The first meeting was canceled because of a snowstorm, but the group has met once a month since then.
“Attendance has been about five to seven men and women at each meeting,” Claassen said. “The benefits of having a small group include members feeling an intimacy and safety with one another. But a large group can offer good things as well, such as more people to share a wider variety of experiences.
“When people gather to share a common bond, the size of the group is not the primary factor,” she said.
Claassen said she begins a new group with a six-session curriculum that is “mostly” followed.
“Sometimes a session will take on a life of its own and the group will want more discussion. Or perhaps we’ll get a newcomer or two and we need to backtrack a bit. And we certainly can go beyond the six sessions. Groups are usually somewhat fluid. The group will often decide how long the group will go on,” she said.
“It is important for all the members to understand and abide by some ground rules. Everyone deserves confidentiality and respect. There always is space for one to be one’s self. No one ever has to share anything they don’t want to share,” she said. “Anything that is a group issue is more beneficial because there is more input and there are more ideas for resolution.

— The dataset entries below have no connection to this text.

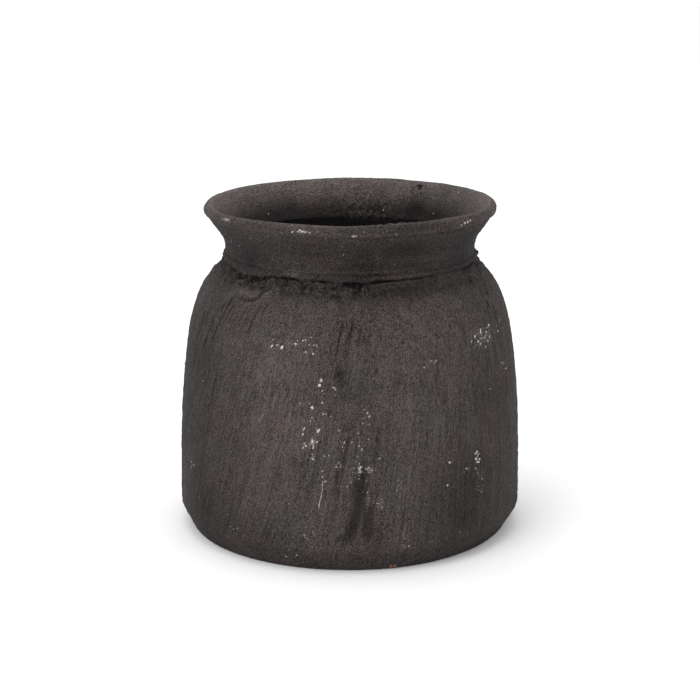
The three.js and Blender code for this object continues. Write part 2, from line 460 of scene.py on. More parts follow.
# Heavy brush strokes: angle in degrees and height where each starts, then its length and half
# width in millimetres and how dark it is
STROKES = [
    (-51.2, 146.5, 8, 1.3, 0.45), (-51.3, 146, 40, 0.6, 0.5), (-54, 144, 9, 1, 0.32),
    (-49, 144.5, 16, 0.6, 0.4), (-47.2, 142, 12, 0.6, 0.35), (-44.5, 140, 9, 0.6, 0.3),
    (-56, 143, 22, 0.6, 0.25), (-35.2, 148, 24, 0.7, 0.4), (-38.8, 146, 18, 0.6, 0.32),
    (-41.5, 145, 22, 0.6, 0.25), (-32.5, 147, 7, 0.8, 0.35), (-46, 140, 12, 0.6, 0.2),
    (-58, 132, 18, 0.7, 0.25), (-60, 124, 20, 0.6, 0.2), (-50.2, 108, 34, 0.55, 0.4),
    (-67, 112, 16, 0.6, 0.2), (-62, 140, 14, 0.7, 0.25), (-66, 136, 16, 0.7, 0.25),
    (-22, 144, 20, 0.6, 0.15), (1.4, 144.5, 26, 0.75, 0.5), (-2.3, 142.5, 26, 0.8, 0.45),
    (4.2, 140, 16, 0.9, 0.32), (-0.4, 137, 18, 0.6, 0.3), (7, 137, 14, 0.7, 0.22),
    (-10, 138, 16, 0.6, 0.15), (-0.2, 82, 30, 0.8, 0.38), (-3.2, 64, 22, 1, 0.3),
    (0.5, 82, 14, 0.6, 0.22), (18, 45, 38, 0.8, 0.22), (24, 46, 30, 0.7, 0.16),
    (21, 62, 22, 0.6, 0.16), (-24, 113, 40, 0.6, 0.2), (-28, 108, 26, 0.6, 0.18),
    (-8.7, 83, 52, 0.7, 0.22), (-17, 70, 30, 0.6, 0.2), (32, 136, 26, 0.6, 0.2),
    (37, 134, 22, 0.6, 0.2), (44, 138, 20, 0.7, 0.2), (70.5, 153, 4, 0.7, 0.9),
    (69, 149, 2.5, 0.7, 0.8), (66.8, 146, 3, 0.8, 0.9), (63.5, 141, 5, 0.7, 0.8),
    (61, 154, 3, 0.7, 0.6),
]
MORE_STROKES = 70

# Patches of the coat, and a few of painted shade and highlight, marked below: angle in degrees,
# height and half sizes in millimetres, then how much lighter (or darker) and how much redder (or
# greyer) the coat is in the middle
PATCHES = [
    (-24, 112, 22, 30, 0.2, 0), (-20, 126, 10, 9, 0.14, 0), (-32, 17, 22, 9, -0.14, 0),
    # Painted shade: the third patch below darkens the left flank
    (-58, 50, 20, 34, -0.15, -0.1), (-36, 32, 16, 18, -0.1, 0), (-61, 108, 20, 26, -0.2, -0.1),
    (-73, 24, 10, 14, 0.14, 0), (64, 14, 9, 8, 0.14, 0), (-73, 140, 9, 6, 0.12, 0),
    (-48, 150, 14, 5, 0.16, 0), (29, 30, 12, 20, -0.14, 0), (49, 94, 13, 16, -0.18, 0),
    (17, 96, 8, 18, 0.1, 0), (30, 52, 10, 16, -0.12, 0), (-40, 60, 8, 30, -0.1, 0),
    # Painted shadow: the first patch below darkens the shoulder under the collar in front
    (28, 153, 30, 5, -0.12, 0), (2, 151, 8, 5, 0.12, 0), (-27, 99, 12, 8, 0.1, 0),
    (-26, 70, 18, 26, 0.1, 0.1), (-17, 74, 15, 20, 0.16, 0.1), (-74, 80, 26, 60, -0.08, -0.5),
    (-50, 22, 24, 14, -0.14, -0.3), (25, 122, 16, 24, 0.1, 0.35), (22, 80, 14, 30, 0.12, 0),
    (7, 66, 5, 44, -0.12, 0), (-55, 34, 13, 16, -0.12, 0), (-9, 44, 5, 11, 0.12, 0),
    (43, 42, 18, 25, -0.4, -0.6), (40, 24, 12, 14, -0.14, -0.2), (66, 92, 12, 24, -0.12, 0.1),
    (-1, 140, 7, 10, -0.14, 0), (-2.5, 113, 4.5, 3, -0.35, 0), (-1, 101, 3, 5, -0.25, 0),
    (-6, 91.5, 2.5, 2, -0.35, 0), (-29, 87, 1.2, 1.1, 0.9, 0.6), (-30.4, 84.4, 1, 1.4, 0.65, 0.2),
    (-32.5, 80.5, 1.1, 1.8, 0.45, 0), (-5.5, 10, 1, 4, 0.2, 0), (-3.8, 5, 2, 1, 0.2, 0),
    (-1.6, 9, 0.8, 3.5, 0.18, 0), (-44, 11.7, 2.4, 0.8, 0.3, 0), (-42, 9, 1.8, 0.9, 0.3, 0),
    (-40, 6.5, 1.4, 0.9, 0.25, 0), (12, 112, 10, 26, 0.08, 0), (16, 40, 8, 26, 0.1, 0),
    (-18, 25, 16, 12, 0.05, 0.1), (-50, 170, 16, 6, -0.12, -0.8), (58, 171, 18, 10, -0.1, -0.8),
    (8, 167, 16, 12, -0.24, 0.4), (30, 174, 22, 11, -0.12, 0), (12, 172, 3, 4, 0.25, 0.3),
    # Painted highlight: the first two patches below light the bead at the foot of the collar
    (-25, 162.2, 9, 1.7, 0.55, 0), (26, 161.4, 20, 1.3, 0.32, 0), (-50, 165, 9, 5, -0.14, -0.4),
    (25, 177, 20, 6, -0.15, 0), (30, 166, 16, 7, -0.1, 0), (-20, 168, 12, 6, 0.1, 0),
]
INSIDE_PATCHES = [
    # Painted shade: the first patch below darkens the dent inside the collar
    (145, 178.5, 10, 5.5, -0.5, -0.4), (122, 182, 5, 6, -0.15, -0.2),
    (-149, 180, 7, 5, -0.24, -0.2), (-156, 185, 18, 7, 0.26, 0), (131, 184, 9, 10, -0.28, 0),
    (-106, 186, 14, 6, 0.5, 0.2), (-125, 188, 12, 4, 0.15, 0.1),
]
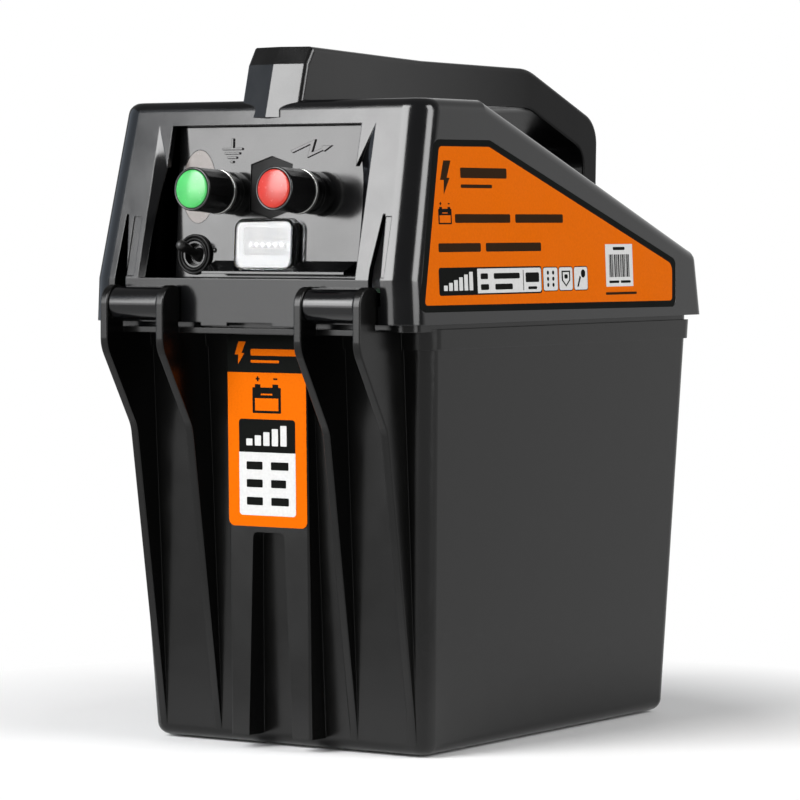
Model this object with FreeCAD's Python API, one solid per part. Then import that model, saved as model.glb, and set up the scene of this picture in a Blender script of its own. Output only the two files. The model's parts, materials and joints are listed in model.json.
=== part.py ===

“But if the group is really not serving one member there are other options available,” she said. “I can meet privately with that individual or perhaps recommend another counselor.”
Claassen also noted that sometimes if a session is repeated for the benefit of a newcomer, some of the other group members hearing it for the second time will find themselves in a “different place.”
“The message didn’t resonate during the first go around, but by the time they hear it again, it may make better sense,” she added.
Claassen said she was happy to have gotten to know the Bloomer family and was glad to help establish the grief-counseling group.
“I’m grateful to have a chance to participate in the Peabody community and have a presence here,” she said.
Pat Hunnell also is a member of the Peabody group. During a several-year span in the 1970s, she lost her husband and four sons.
“Cora thought long ago that the community needed something like this,” she said. “I thought she was right. So many of our Christian Church members are alone — widows and widowers — and I know it helps to have someone to talk to when you are grieving.”
Hunnell said she joined the group because she thought she might be of help to some who experienced recent loss.
“I thought maybe I could help someone else,” she said. “The loss never leaves you. It is always there whether it’s a song or a smell, or just the way the sky looks, it can jump right back into your life. It never leaves. Things don’t necessarily get better, but they do get to be different and you can learn to live in a positive way and not be buried by your grief.”
Bloomer said she would like to see more Peabody people use the group to come to grips with other kinds of loss, not just death.
“People suffer through all sorts of problems. Loss can be bankruptcy, empty nest syndrome, divorce, loss of a job, anything where something is gone and the person has trouble moving on,” she said. “Talking it over with people who are dealing with the same feelings is helpful. There are a lot of emotions to walk through. I have been surprised at how much it helps to share with others.”
Hunnell agreed and said she would like to see more people participate because everyone needs to know they really are not alone.
“Everyone needs to realize that eventually loss and grief come to all of us,” she said. “If nothing else this is a chance to see something in people you may never have seen before. Or perhaps it is a chance to make a new friend — if that’s what we get out of it, that’s good too.”
The grief-counseling group meets from 3 to 4:30 p.m. on the fourth Thursday of each month at the First Christian Church in Peabody. There is no charge to participate.